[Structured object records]
►
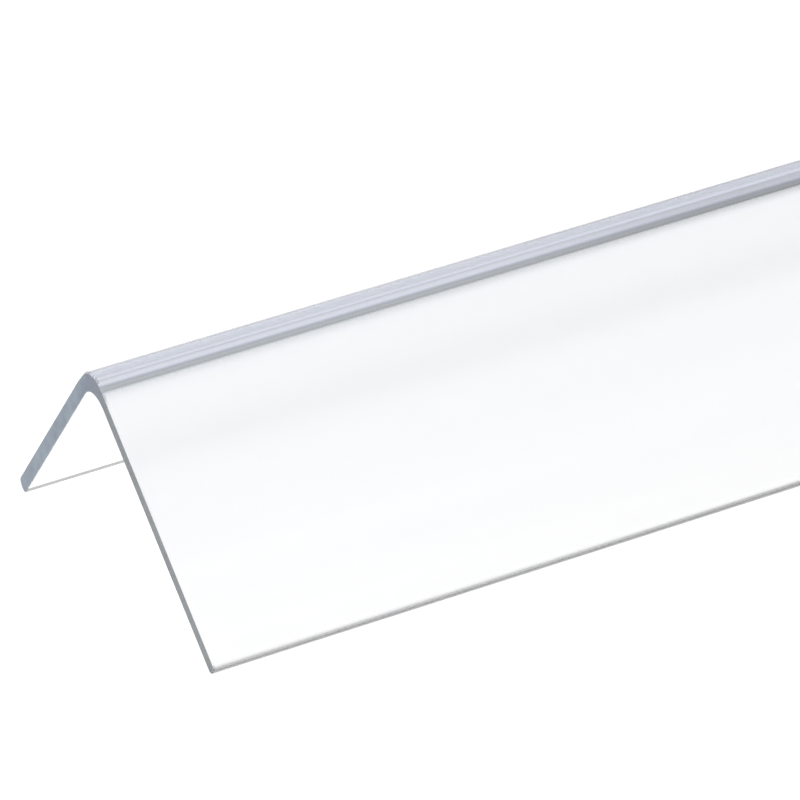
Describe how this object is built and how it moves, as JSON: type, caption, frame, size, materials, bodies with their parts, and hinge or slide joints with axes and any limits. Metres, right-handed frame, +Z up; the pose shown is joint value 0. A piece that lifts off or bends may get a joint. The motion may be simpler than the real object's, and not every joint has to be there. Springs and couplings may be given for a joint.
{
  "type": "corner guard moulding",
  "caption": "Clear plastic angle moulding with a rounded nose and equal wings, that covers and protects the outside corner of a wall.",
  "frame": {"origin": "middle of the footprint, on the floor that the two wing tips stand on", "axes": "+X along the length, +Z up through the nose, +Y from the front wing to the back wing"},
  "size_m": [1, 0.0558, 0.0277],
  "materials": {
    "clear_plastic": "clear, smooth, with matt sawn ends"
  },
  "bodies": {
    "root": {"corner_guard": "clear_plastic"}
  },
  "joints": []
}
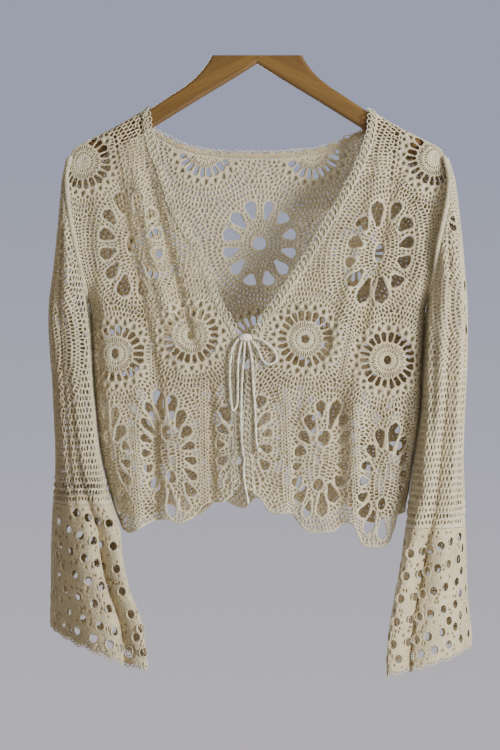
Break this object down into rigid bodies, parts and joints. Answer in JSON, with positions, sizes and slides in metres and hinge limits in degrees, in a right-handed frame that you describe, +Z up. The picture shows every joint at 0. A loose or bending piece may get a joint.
◄
►
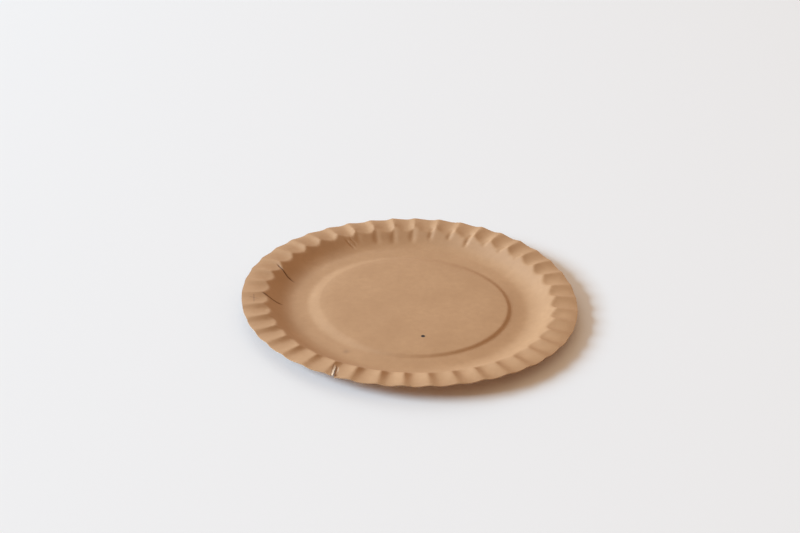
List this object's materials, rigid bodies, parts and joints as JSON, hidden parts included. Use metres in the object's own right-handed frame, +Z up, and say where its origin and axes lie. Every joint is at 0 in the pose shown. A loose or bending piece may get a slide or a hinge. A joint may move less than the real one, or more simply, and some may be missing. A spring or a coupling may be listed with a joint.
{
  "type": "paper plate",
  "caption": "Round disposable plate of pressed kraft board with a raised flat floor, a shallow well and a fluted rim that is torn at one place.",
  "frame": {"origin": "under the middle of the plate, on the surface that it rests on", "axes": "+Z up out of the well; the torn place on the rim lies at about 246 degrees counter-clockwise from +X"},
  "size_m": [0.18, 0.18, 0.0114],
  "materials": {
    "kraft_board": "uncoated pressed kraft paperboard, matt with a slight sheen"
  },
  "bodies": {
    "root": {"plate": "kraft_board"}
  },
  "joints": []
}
◄
►
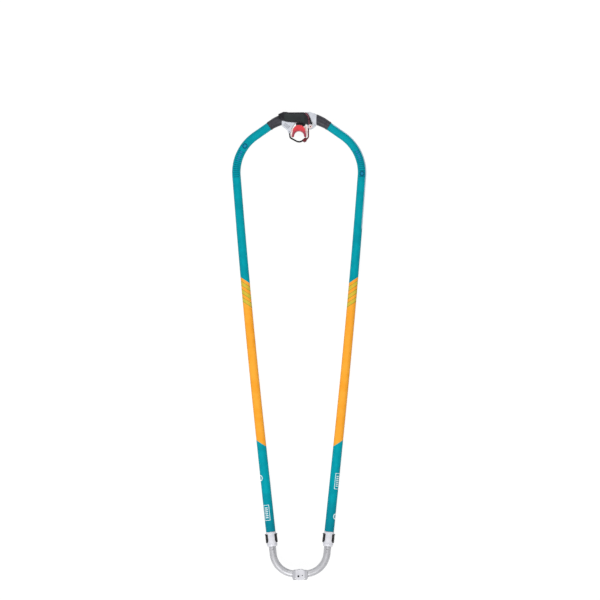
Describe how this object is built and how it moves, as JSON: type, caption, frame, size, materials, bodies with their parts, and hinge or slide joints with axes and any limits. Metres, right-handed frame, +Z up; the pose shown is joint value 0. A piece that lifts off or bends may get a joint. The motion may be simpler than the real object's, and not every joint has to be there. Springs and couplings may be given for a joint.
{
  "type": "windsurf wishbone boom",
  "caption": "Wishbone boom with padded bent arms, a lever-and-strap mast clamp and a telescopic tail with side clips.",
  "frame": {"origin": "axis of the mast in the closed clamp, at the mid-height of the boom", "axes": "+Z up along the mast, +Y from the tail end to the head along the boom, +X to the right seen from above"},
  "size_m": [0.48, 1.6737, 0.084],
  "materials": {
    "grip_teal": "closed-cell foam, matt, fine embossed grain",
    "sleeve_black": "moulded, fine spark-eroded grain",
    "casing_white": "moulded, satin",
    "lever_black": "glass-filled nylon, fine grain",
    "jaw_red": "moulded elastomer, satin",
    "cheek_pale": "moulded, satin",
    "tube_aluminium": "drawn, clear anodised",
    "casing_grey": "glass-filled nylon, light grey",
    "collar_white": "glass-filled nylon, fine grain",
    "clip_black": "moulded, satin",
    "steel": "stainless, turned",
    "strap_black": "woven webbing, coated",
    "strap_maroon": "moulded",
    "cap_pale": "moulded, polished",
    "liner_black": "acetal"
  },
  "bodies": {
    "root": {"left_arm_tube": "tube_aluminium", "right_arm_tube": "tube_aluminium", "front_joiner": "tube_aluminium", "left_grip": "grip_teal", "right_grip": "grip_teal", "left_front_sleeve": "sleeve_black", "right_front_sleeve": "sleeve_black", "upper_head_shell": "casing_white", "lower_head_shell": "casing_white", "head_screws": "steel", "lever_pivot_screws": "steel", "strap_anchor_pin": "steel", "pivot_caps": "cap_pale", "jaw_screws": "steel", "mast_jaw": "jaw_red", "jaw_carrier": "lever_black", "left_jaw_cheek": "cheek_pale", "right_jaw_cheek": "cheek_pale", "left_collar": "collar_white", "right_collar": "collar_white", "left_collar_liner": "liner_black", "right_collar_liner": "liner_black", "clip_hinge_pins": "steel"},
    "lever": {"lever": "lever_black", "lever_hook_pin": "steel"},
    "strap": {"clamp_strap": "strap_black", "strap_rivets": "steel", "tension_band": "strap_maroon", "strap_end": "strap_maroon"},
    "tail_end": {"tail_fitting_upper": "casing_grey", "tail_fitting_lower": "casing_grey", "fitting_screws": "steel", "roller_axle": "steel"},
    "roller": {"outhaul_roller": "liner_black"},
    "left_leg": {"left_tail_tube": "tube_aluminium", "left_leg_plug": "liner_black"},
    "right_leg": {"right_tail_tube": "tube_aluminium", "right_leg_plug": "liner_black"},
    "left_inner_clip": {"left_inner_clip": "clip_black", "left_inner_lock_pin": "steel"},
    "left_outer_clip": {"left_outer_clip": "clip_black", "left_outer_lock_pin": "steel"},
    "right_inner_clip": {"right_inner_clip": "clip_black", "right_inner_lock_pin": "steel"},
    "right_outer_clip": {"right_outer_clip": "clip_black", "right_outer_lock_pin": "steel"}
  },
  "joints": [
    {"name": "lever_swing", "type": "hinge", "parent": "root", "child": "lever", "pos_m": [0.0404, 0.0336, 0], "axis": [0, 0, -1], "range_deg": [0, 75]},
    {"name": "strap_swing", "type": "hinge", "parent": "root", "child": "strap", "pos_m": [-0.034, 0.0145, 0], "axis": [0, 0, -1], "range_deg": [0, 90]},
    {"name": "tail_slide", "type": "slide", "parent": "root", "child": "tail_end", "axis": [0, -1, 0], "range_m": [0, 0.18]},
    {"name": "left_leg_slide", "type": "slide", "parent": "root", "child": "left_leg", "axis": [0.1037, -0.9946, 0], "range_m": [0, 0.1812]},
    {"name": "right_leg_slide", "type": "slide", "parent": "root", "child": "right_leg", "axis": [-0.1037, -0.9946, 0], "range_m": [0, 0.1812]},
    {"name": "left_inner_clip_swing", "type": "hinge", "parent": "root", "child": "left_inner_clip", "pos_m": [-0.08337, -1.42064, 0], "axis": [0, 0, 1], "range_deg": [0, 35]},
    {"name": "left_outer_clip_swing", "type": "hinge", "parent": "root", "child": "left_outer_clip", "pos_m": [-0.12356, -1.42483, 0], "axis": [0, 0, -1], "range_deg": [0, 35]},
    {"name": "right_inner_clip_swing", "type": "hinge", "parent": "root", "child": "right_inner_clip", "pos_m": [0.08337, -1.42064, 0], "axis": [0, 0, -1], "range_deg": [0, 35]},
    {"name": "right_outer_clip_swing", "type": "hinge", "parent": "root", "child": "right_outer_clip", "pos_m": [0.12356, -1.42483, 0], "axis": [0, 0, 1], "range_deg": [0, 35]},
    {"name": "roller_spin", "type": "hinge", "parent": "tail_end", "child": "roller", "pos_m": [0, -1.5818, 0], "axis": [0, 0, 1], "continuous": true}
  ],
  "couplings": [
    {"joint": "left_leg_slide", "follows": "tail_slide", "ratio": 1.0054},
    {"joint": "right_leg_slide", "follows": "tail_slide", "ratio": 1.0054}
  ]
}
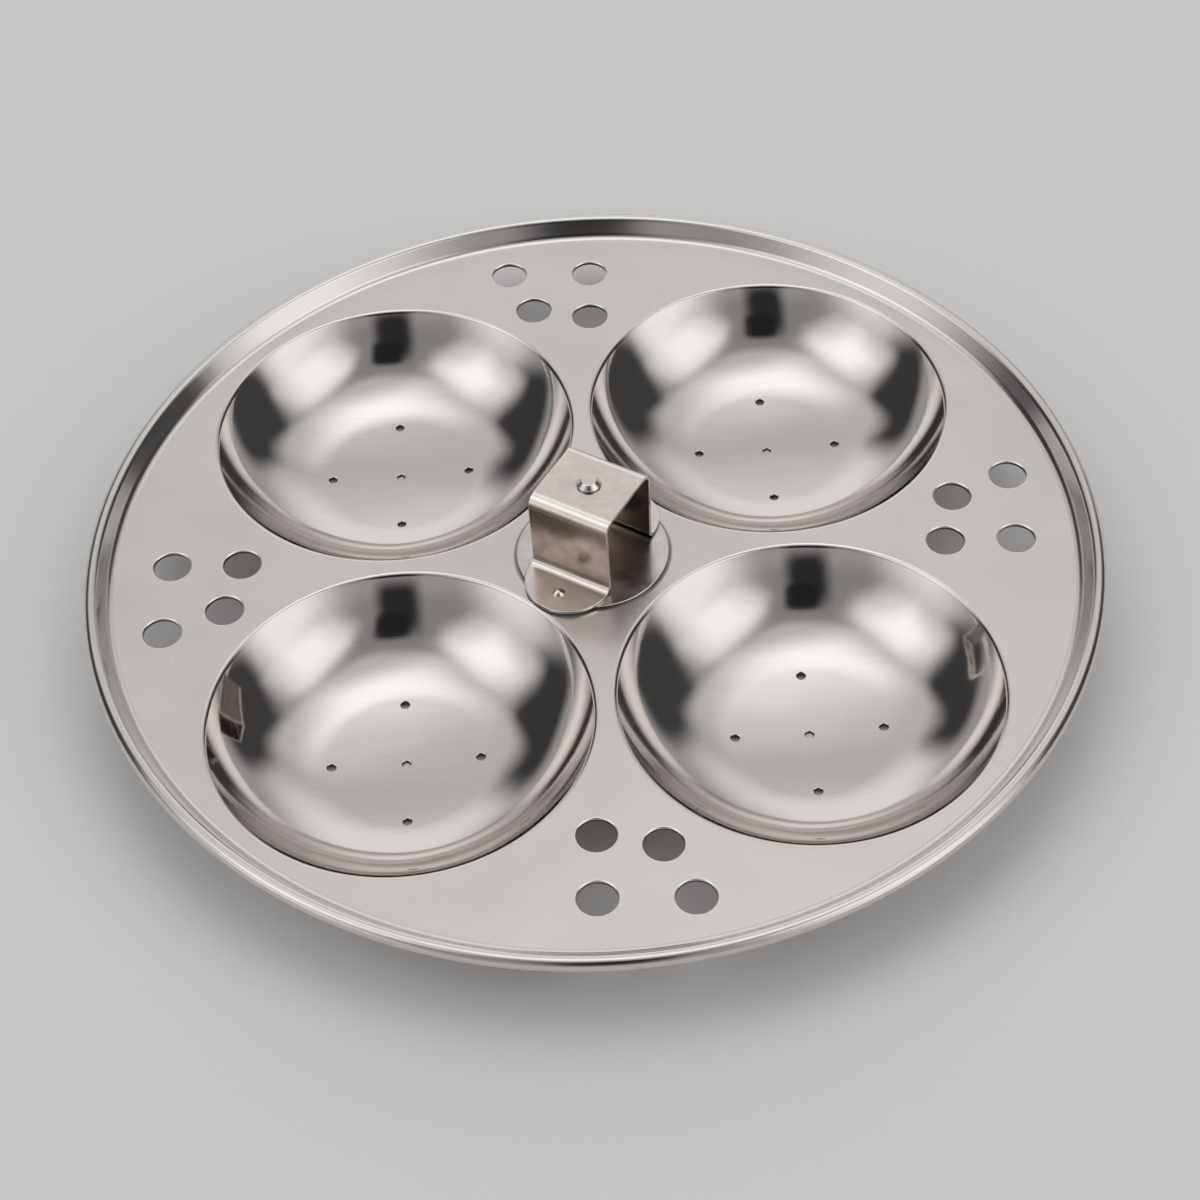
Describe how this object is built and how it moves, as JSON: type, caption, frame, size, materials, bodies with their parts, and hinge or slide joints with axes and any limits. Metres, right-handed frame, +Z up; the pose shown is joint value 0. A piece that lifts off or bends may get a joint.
◄
Task: Identify which lines contain the word "degrees" and copy each one.

Final result:
Break this object down into rigid bodies, parts and joints. Answer in JSON, with positions, sizes and slides in metres and hinge limits in degrees, in a right-handed frame that you describe, +Z up. The picture shows every joint at 0. A loose or bending piece may get a joint.
  "frame": {"origin": "under the middle of the plate, on the surface that it rests on", "axes": "+Z up out of the well; the torn place on the rim lies at about 246 degrees counter-clockwise from +X"},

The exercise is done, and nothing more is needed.